Juvenile Pacific sanddab, maybe
Anyhoo, after a brief scooter ride into nothingness, we gave up and popped a bag.  The green water kept the deco relatively warm.  There was a surprising lack of interesting jelly life though, so it was rather boring.  Until we got to 20 feet.  I found a couple of clear fish, that looked like juvenile flatfish of some sort to me (which I only know because I've seen them on a few night dives before).  I actually saw one of these fish around 20' on the way down at the start of the dive.  So I was glad that they put in an appearance, since it gave us something to do on deco.  The fish weren't being terribly cooperative at first, but luckily there were a lot of them, so when one swam too deep to photograph, another would appear.  They were doing this really funny thing where they were "sheltering" inside of the shroud of Rob's scooter.  It reminded me of those little fish that are always tagging along in the sea nettles.  But in a scooter instead.  They would hang out inside of the shroud and then occasionally dart out.  It certainly made it easier to find them for pictures though.  With the help of the little fishies, the 20 foot stop went by reasonably quickly.  We don't have a certain ID on the fish, but Tom's guess is a juvenile Pacific sanddab.  Yum.

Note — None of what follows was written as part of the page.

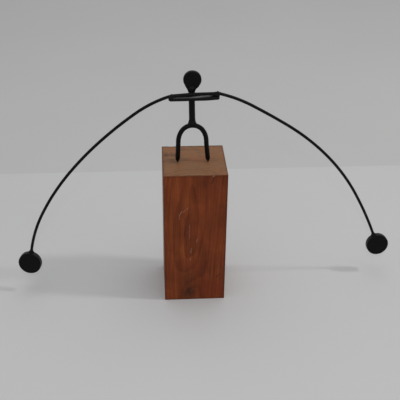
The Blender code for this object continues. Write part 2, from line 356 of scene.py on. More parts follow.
# Wood colours; each ramp goes from pale early wood to dark late wood
SIDE_TONES = (
    (0.02, (0.330, 0.080, 0.020)),
    (0.38, (0.198, 0.0425, 0.0092)),
    (0.70, (0.112, 0.0220, 0.0052)),
    (1.00, (0.042, 0.0090, 0.0030)),
)
END_TONES = (
    (0.10, (0.310, 0.160, 0.078)),
    (0.50, (0.232, 0.112, 0.054)),
    (0.90, (0.120, 0.052, 0.025)),
)
RING_TONES = ((0.0, 0.12), (0.45, 0.22), (0.82, 0.80), (0.93, 1.0), (1.0, 0.12))
RED_WOOD = (0.185, 0.026, 0.0080)
PORE_COLOUR = (0.030, 0.009, 0.004)
STAIN_COLOUR = (0.275, 0.112, 0.050)
SOIL_COLOUR = (0.070, 0.040, 0.026)
BACK_EDGE_COLOUR = (0.060, 0.045, 0.028)
SMUDGE_COLOUR = (0.018, 0.010, 0.007)
# Painted shade for the faces next to the block's edges
EDGE_SHADE_COLOUR = (0.055, 0.015, 0.006)
EDGE_RUBBED_COLOUR = (0.205, 0.085, 0.038)
DARK_MARK_COLOUR = (0.034, 0.015, 0.009)
PALE_MARK_COLOUR = (0.380, 0.270, 0.210)
RING_SPACING = 0.0030


def late_wood(paint, spot):
    """Growth rings round a pith in front of and below the block, bent round a knot."""
    x, y, z = spot
    sway = paint.noise(paint.stretched((26, 26, 5)), 1.0, 2.0, colour=True)
    sway = paint.vector("MULTIPLY", paint.vector("SUBTRACT", sway, (0.5, 0.5, 0.5)),
                        (0.014, 0.014, 0.0))
    wobble_x, wobble_y, _ = paint.split(sway)
    across = paint.math("ADD", x, wobble_x)
    deep = paint.math("ADD", y, wobble_y)
    lean = paint.math("MULTIPLY", z, -0.075)
    from_pith_x = paint.math("ADD", paint.math("ADD", across, 0.012), lean)
    from_pith_y = paint.math("ADD", deep, 0.058)
    reach = paint.vector("LENGTH", paint.join(from_pith_x, from_pith_y, 0.0))
    knot = blob(paint, spot, (-0.006, -0.036, 0.004), (0.013, 0.028, 0.033))
    reach = paint.math("ADD", reach, paint.math("MULTIPLY", knot, 0.010))
    drift = paint.noise(paint.join(paint.math("MULTIPLY", reach, 190.0), 0.0, 0.0), 1.0, 1.0)
    reach = paint.math("ADD", reach, paint.math("MULTIPLY", drift, 0.0042))
    rings = paint.math("FRACT", paint.math("DIVIDE", reach, RING_SPACING))
    return paint.ramp(rings, RING_TONES)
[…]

Once back on the boat, we headed back and made pretty good time getting back to K-dock.  Jim made us a cup o'noodles to share, and he had also brought a piece of German chocolate cake for us to share, since he didn't do the usual full food spread for the two of us.  Yum.  You know those goo packs that you can eat underwater (well, some people can eat underwater... I haven't exactly mastered that).  I've decided they should make goo packs filled with German chocolate cake filling.